E continuano le processioni dei parenti negli ospedali della zona e della capitale statale Belo Horizonte in cerca di notizie. Il paradosso della situazione è che la maggior parte della vittime è composta da lavoratori della stessa Vale, che venerdì, al momento della tragedia, si trovavano tutti a mensa. «Voglio che ci sia qualcuno della Vale a dirmi dove è mia sorella» gridava disperato uno dei familiari che ha accusato la compagnia di essersi defilata anche dalla gestione dei soccorsi. E nonostante le parole di costernazione di Fabio Schvartsman, presidente della Vale dal 2017, il Brasile intero punta adesso il dito contro questa multinazionale che non sembra aver imparato molto dai suoi errori del passato. Basti pensare che per il disastro di Mariana non solo nessuno è finito in galera ma nessuno ha ancora risarcito le vittime per il disastro combinato. La procura del Minas Gerais, secondo la quale la diga era già sotto inchiesta, ha chiesto il sequestro dei beni della compagnia per oltre un miliardo di euro.

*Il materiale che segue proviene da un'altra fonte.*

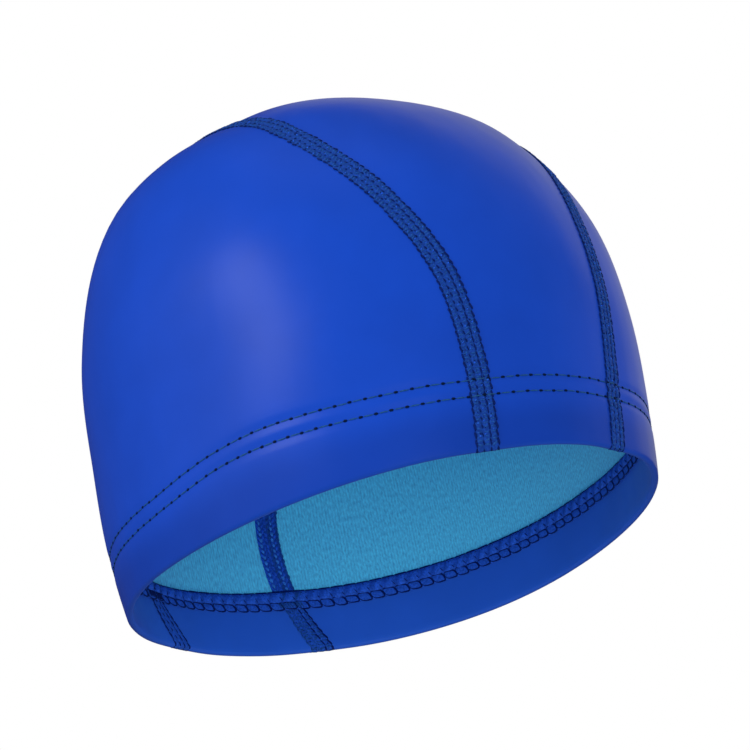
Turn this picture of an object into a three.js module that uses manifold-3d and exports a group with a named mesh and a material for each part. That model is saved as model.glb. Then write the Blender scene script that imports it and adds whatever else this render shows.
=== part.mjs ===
import * as THREE from "three";
import Module from "manifold-3d";

// A swim cap of stretch knit with a glossy coated face, in the stretched form that a head gives it.
// Three panels meet in two flatlock seams that run from the forehead over the crown to the nape.
// The rim is turned in once as a hem, and a band of cover stitching holds the hem's raw edge inside.
// Millimetres. +X points to the forehead, +Y to the wearer's left and +Z up.
// The origin is the centre of the head opening, at the mean height of the rim.

// The dome, measured on the coated face, and how much squarer than an ellipse its opening is.
const FRONT_REACH = 97;
const BACK_REACH = 94;
const SIDE_REACH = 78;
const CROWN_HEIGHT = 151;
const SQUARENESS = 0.1;

// The rim isn't quite level: it rises at the forehead's left and the nape's right, and sinks
// at the other two quarters. Both waves die away up the wall.
const RIM_TWIST = 1.35;
const RIM_SADDLE = 0.5;
const RIM_WAVE_REACH = 70;

// The cloth and its hem.
const WALL = 1.0;
const FOLD_GAP = 0.3;
const LOWER_STITCH_HEIGHT = 16.3;
const STITCH_ROW_SPACING = 4.9;
const EDGE_BELOW_UPPER_ROW = 0.3;
const STITCH_DIP = 0.4;
const STITCH_DIP_REACH = 1.5;

// The flatlock seams.
const SEAM_WIDTH = 6.8;
const SEAM_PROUD = 0.4;
const SEAM_DIP = 1.0;
const SEAM_DIP_REACH = 12;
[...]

Benché in conferenza stampa il presidente della Vale abbia messo le mani avanti dicendo che si ignorano le cause dell'incidente e che la diga pur non funzionante da qualche anno era monitorata costantemente, i fatti sembrano raccontare un'altra storia. Il rischio di cedimento era stato infatti denunciato da mesi da gruppi di cittadini della zona. Rischio che lo scorso dicembre fu confermato anche in una concitata riunione alla fine della quale però in fretta e furia dalle autorità ambientali del Minas Gerais fu concessa l'autorizzazione ai lavori per ampliare la diga. Durissimo il commento di Greenpeace, che ha annunciato di voler inviare una sua squadra sul luogo della tragedia «Non hanno imparato la lezione - dichiarano dal loro quartier generale brasiliano - e insistere sul volere indebolire i criteri per le autorizzazioni ambientali significa creare una fabbrica di Mariana».

Basti pensare che un progetto di legge per norme più severe sul tema è fermo dal 2016 nel parlamento dello Stato del Minas Gerais.